A herbarium voucher is a pressed plant that is dried and stored for future reference. As part of a complete Seed Bank collection, two herbarium specimens are collected: one housed in the Chicago Botanic Gardens herbarium and used to verify the species of each accompany seed collection and the other is sent to the Smithsonian in Washington DC for redundant storage. Specimens are placed inside a folded sheet of newspaper. Each specimen should be pressed separately. Sharing newspaper for multiple collections can be problematic as dry parts can fall away from the plants and loose parts are often difficult to match up with their parent plant when the time comes to mount those plants separately on herbarium mounting paper.

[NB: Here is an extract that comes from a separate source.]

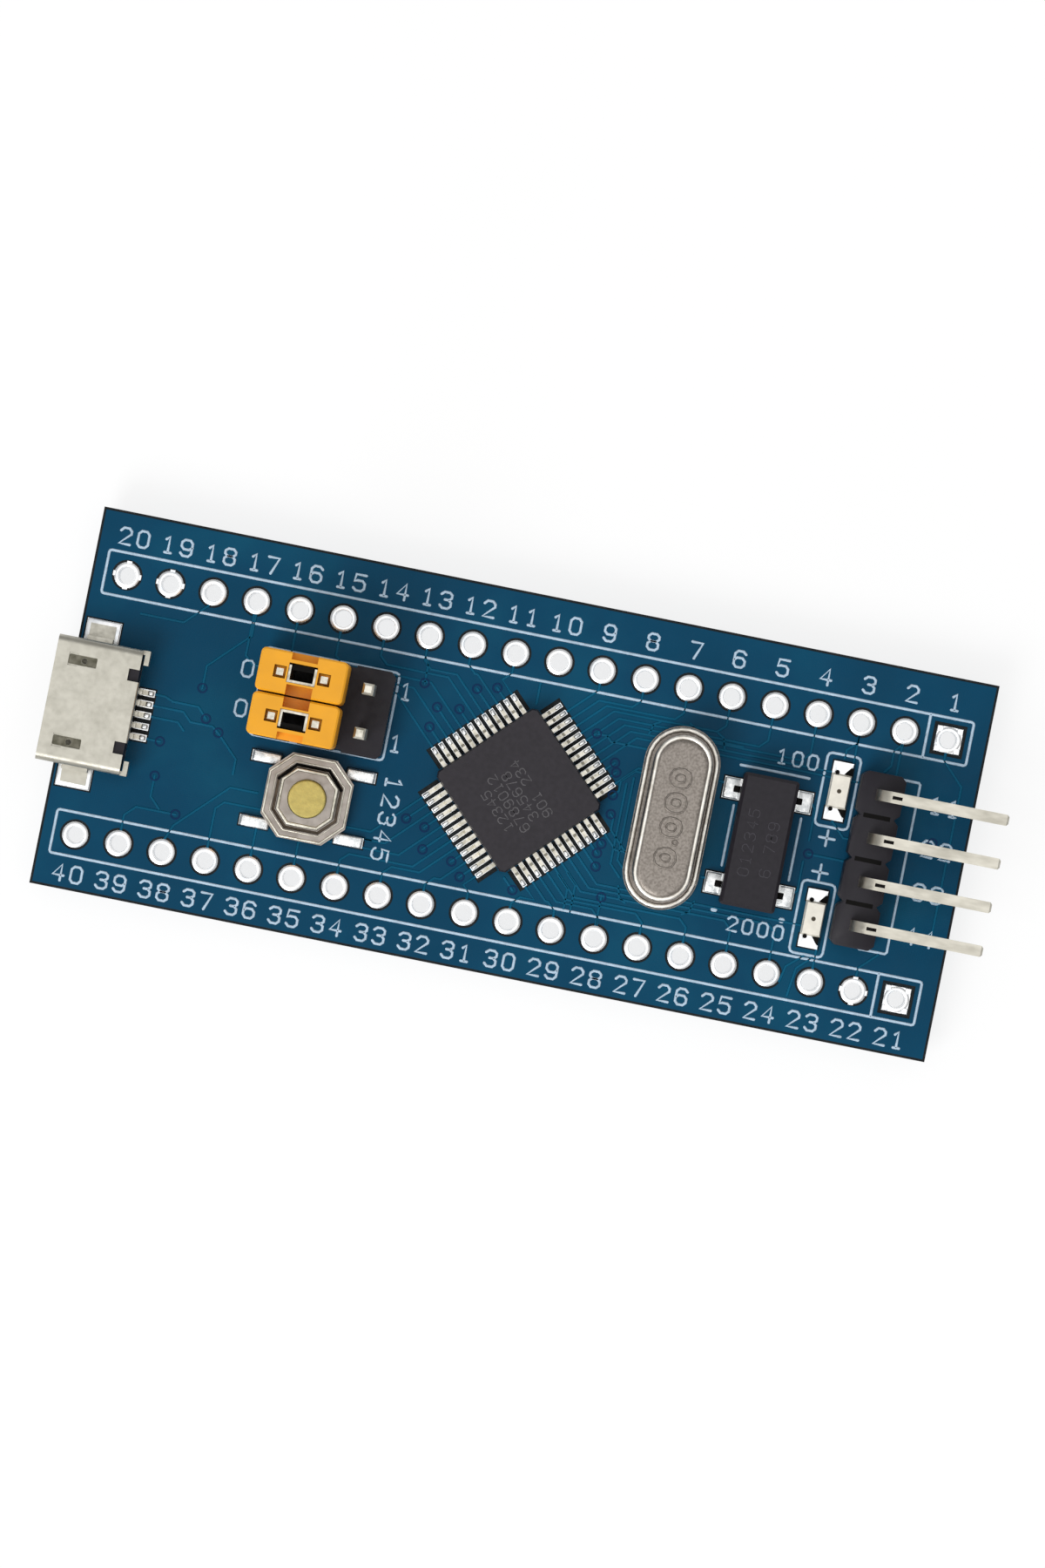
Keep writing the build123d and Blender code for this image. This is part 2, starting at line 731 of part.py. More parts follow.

A good herbarium specimen should be displayed, upon pressing, to show the features of a plant that best help to identify it. Usually this means that the plants should be in flower or fruit – often Seed Bank specimens represent the plant in fruit because they are collected at the same time as the seeds are collected. Sometimes a plant is better identified when in fruit, such as the sedges in the genus Carex, but usually plants are easier to identify when in flower so, if seed collectors are out scouting for seeds to collect and come across potential collections in flower, it might be prudent to collect herbariums specimens then instead of later.
For herbaceous plants, collecting the whole plant is best. Sometimes the owner of the collecting site may not want the roots extracted. In that case, take as much of the above ground plant as possible. For woody plants, a flowering branch small enough to fit on a standard sheet of herbarium mounting paper (11 ½ X 16 ½) will suffice. A plant can be folded in a configuration to fit on a standard herbarium sheet. It is best to try and fold the plant to appropriate dimensions while it is still fresh and pliable because after they dry out, they become brittle and break into a big mess if the specimen needs to be manipulated to fit on the herbarium sheet by the person mounting the specimen. If a plant is too big to fit on a herbarium sheet, even when folded, the specimen can be divided into sections and mounted on multiple sheets. It is often helpful for those using the herbarium sheet for identification to be able to see both sides of a leaf so it is best to have leaves oriented so both sides are visible when pressing the plant.
Although plant presses are handy, you can still effectively press plants without one by positioning them correctly in newspaper on a flat surface and placing something heavy over them such as large books. For transporting specimens to the Seed Bank, sandwiching them between sheets of corrugated cardboard will keep them in good shape during transit.